The new Goolwa PipiCo venture makes it a key player in this specialist national market, but according to Tom the merger was mainly created to allow those involved to do the new packaging and drive down the cost of production. The Hill Street factory has been bought, and overall the new business nicely wraps up his journey from the corporate world.
“There are lots of challenges facing the pipi industry, but I am really pleased to say we work very well with some great people at PIRSA (Primary Industries and Regions SA) and those who have been involved with the fishing industry for a long time in this area,” Tom said.
Interestingly, in 2002 Coorong Cockles, which established a good market through the European Union and Asia, sold about 5% of its catch as food. The total domestic industry now sells about 85% as food, with 300 tonne or 90% going to Sydney and Melbourne each year, but with less than a tonne sold in South Australia.

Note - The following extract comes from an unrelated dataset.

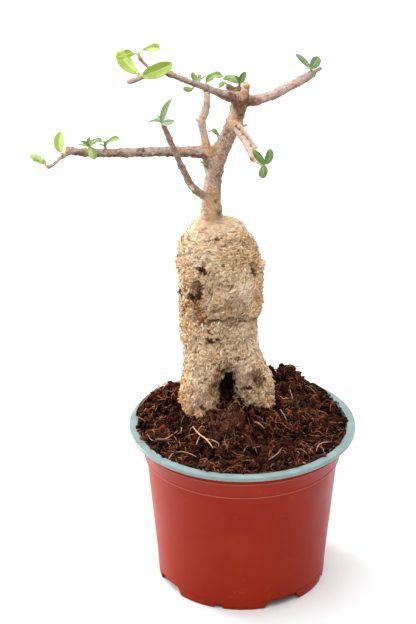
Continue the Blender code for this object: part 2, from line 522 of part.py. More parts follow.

“Generally, few know about pipi as a product here,” Tom said. “They have looked at it as cockle bait, but by combining the real fishing knowledge of the Hoad family, plus Deb and Greg, with this new packaging people will hopefully discover a whole new fresh and succulent taste.”
As they say in the stage classics, like we call processed meat fritz and other states say Devon that we buy in a delicatessen and they go to a milk bar, what’s in a name? Cockles or pipi; it tastes great.